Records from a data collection

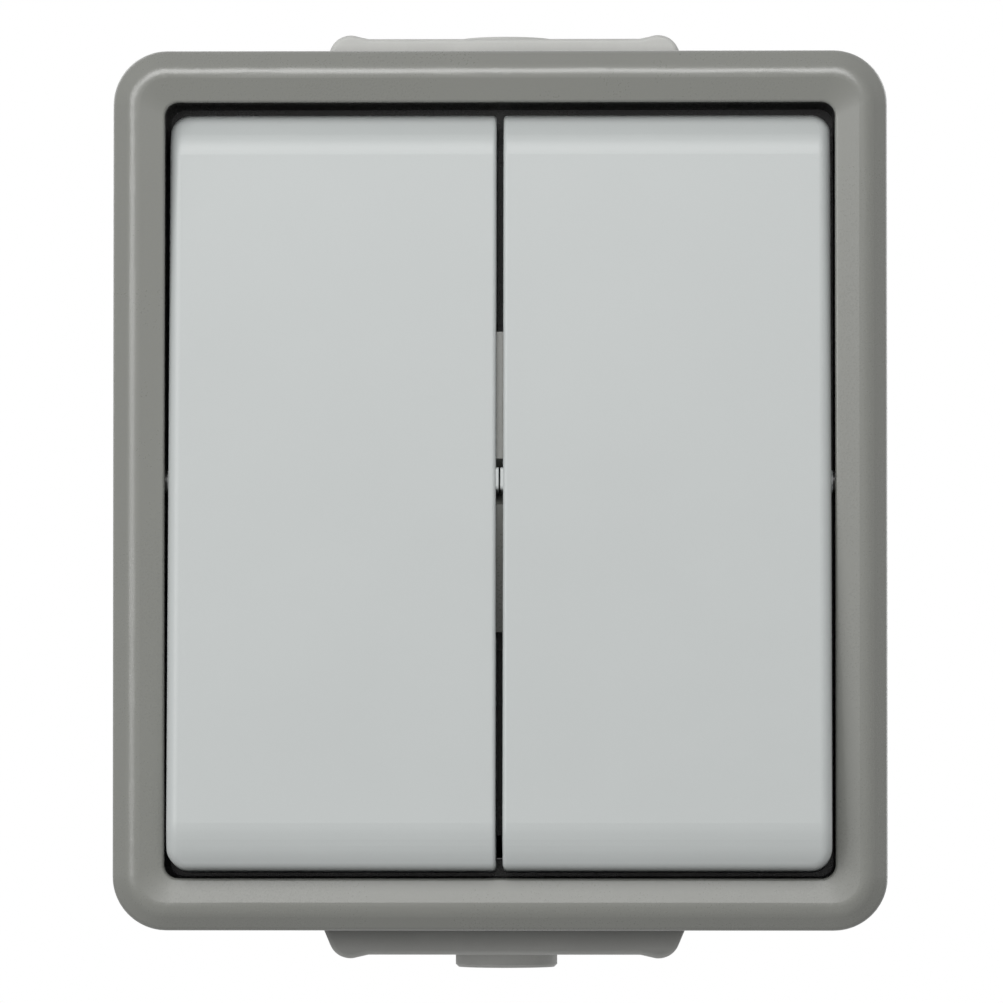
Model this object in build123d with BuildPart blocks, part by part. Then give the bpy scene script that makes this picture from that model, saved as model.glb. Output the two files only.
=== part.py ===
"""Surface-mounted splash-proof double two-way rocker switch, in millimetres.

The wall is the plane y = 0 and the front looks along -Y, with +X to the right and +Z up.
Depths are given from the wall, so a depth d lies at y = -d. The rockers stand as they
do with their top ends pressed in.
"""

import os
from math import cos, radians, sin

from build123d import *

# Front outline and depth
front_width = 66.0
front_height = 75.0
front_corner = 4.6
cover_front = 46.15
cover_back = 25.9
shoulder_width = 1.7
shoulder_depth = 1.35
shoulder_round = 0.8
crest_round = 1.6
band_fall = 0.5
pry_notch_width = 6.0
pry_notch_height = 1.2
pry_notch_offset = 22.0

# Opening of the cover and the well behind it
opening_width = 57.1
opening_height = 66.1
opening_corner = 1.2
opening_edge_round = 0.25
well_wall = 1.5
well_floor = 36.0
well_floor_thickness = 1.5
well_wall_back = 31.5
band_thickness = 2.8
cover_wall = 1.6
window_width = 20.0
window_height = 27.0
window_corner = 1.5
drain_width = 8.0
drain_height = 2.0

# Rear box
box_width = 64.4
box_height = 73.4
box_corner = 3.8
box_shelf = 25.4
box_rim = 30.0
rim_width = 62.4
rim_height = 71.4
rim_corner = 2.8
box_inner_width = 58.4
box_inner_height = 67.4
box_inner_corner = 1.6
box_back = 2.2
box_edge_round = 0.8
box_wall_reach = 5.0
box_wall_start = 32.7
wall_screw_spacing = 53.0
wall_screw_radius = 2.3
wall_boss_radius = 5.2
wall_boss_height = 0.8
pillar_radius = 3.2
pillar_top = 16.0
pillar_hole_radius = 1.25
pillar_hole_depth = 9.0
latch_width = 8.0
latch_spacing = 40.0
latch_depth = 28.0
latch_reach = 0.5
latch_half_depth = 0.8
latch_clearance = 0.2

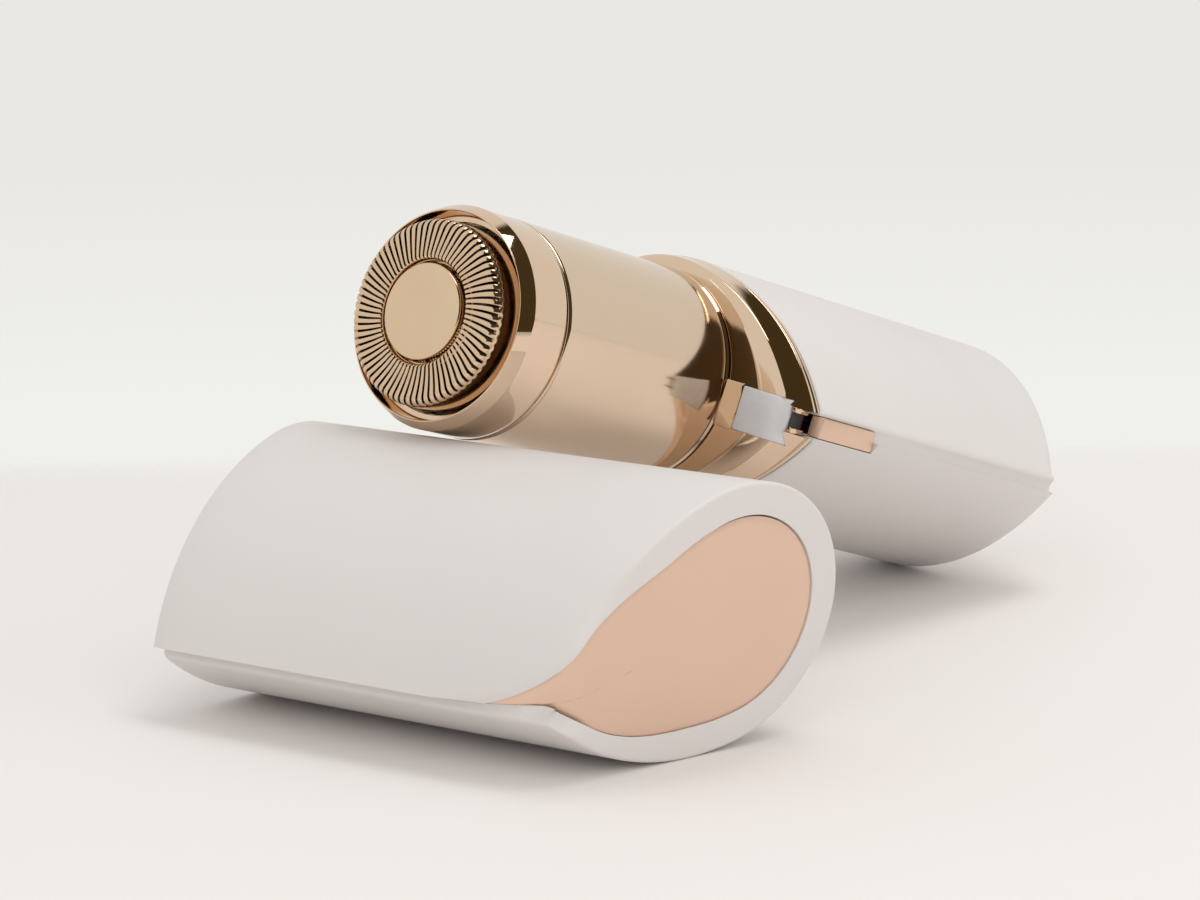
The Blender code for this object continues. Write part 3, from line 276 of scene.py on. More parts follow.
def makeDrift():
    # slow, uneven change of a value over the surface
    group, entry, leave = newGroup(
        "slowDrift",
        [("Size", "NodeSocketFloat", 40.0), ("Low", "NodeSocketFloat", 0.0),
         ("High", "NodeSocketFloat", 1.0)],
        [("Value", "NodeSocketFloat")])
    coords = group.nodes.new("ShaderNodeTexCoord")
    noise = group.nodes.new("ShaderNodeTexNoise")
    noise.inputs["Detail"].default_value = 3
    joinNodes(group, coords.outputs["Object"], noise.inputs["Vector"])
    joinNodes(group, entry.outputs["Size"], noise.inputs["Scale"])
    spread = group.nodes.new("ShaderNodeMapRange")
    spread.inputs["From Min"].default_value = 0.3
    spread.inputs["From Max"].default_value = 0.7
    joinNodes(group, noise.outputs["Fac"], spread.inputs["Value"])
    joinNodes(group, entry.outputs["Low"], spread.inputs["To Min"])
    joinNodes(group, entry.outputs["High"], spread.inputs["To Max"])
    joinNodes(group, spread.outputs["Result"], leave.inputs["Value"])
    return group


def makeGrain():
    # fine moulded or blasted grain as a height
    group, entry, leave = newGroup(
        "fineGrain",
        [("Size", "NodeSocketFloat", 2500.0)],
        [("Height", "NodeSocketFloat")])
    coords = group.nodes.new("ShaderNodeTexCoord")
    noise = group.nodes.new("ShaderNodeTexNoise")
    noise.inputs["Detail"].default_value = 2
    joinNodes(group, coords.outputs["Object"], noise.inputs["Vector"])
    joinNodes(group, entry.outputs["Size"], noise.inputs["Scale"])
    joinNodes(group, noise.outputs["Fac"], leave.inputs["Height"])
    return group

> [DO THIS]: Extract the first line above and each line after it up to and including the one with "latch_clearance = 0.2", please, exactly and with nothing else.

> [EXERCISE ANSWER]:
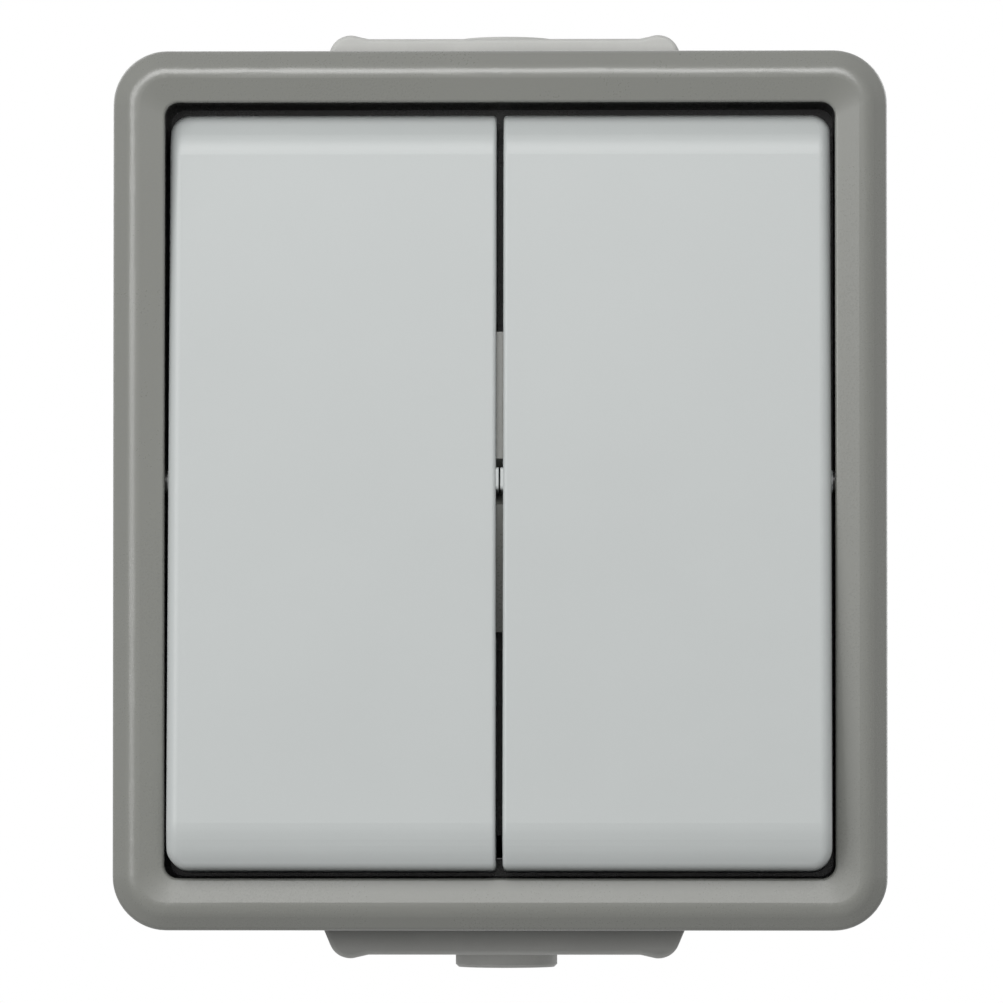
Model this object in build123d with BuildPart blocks, part by part. Then give the bpy scene script that makes this picture from that model, saved as model.glb. Output the two files only.
=== part.py ===
"""Surface-mounted splash-proof double two-way rocker switch, in millimetres.

The wall is the plane y = 0 and the front looks along -Y, with +X to the right and +Z up.
Depths are given from the wall, so a depth d lies at y = -d. The rockers stand as they
do with their top ends pressed in.
"""

import os
from math import cos, radians, sin

from build123d import *

# Front outline and depth
front_width = 66.0
front_height = 75.0
front_corner = 4.6
cover_front = 46.15
cover_back = 25.9
shoulder_width = 1.7
shoulder_depth = 1.35
shoulder_round = 0.8
crest_round = 1.6
band_fall = 0.5
pry_notch_width = 6.0
pry_notch_height = 1.2
pry_notch_offset = 22.0

# Opening of the cover and the well behind it
opening_width = 57.1
opening_height = 66.1
opening_corner = 1.2
opening_edge_round = 0.25
well_wall = 1.5
well_floor = 36.0
well_floor_thickness = 1.5
well_wall_back = 31.5
band_thickness = 2.8
cover_wall = 1.6
window_width = 20.0
window_height = 27.0
window_corner = 1.5
drain_width = 8.0
drain_height = 2.0

# Rear box
box_width = 64.4
box_height = 73.4
box_corner = 3.8
box_shelf = 25.4
box_rim = 30.0
rim_width = 62.4
rim_height = 71.4
rim_corner = 2.8
box_inner_width = 58.4
box_inner_height = 67.4
box_inner_corner = 1.6
box_back = 2.2
box_edge_round = 0.8
box_wall_reach = 5.0
box_wall_start = 32.7
wall_screw_spacing = 53.0
wall_screw_radius = 2.3
wall_boss_radius = 5.2
wall_boss_height = 0.8
pillar_radius = 3.2
pillar_top = 16.0
pillar_hole_radius = 1.25
pillar_hole_depth = 9.0
latch_width = 8.0
latch_spacing = 40.0
latch_depth = 28.0
latch_reach = 0.5
latch_half_depth = 0.8
latch_clearance = 0.2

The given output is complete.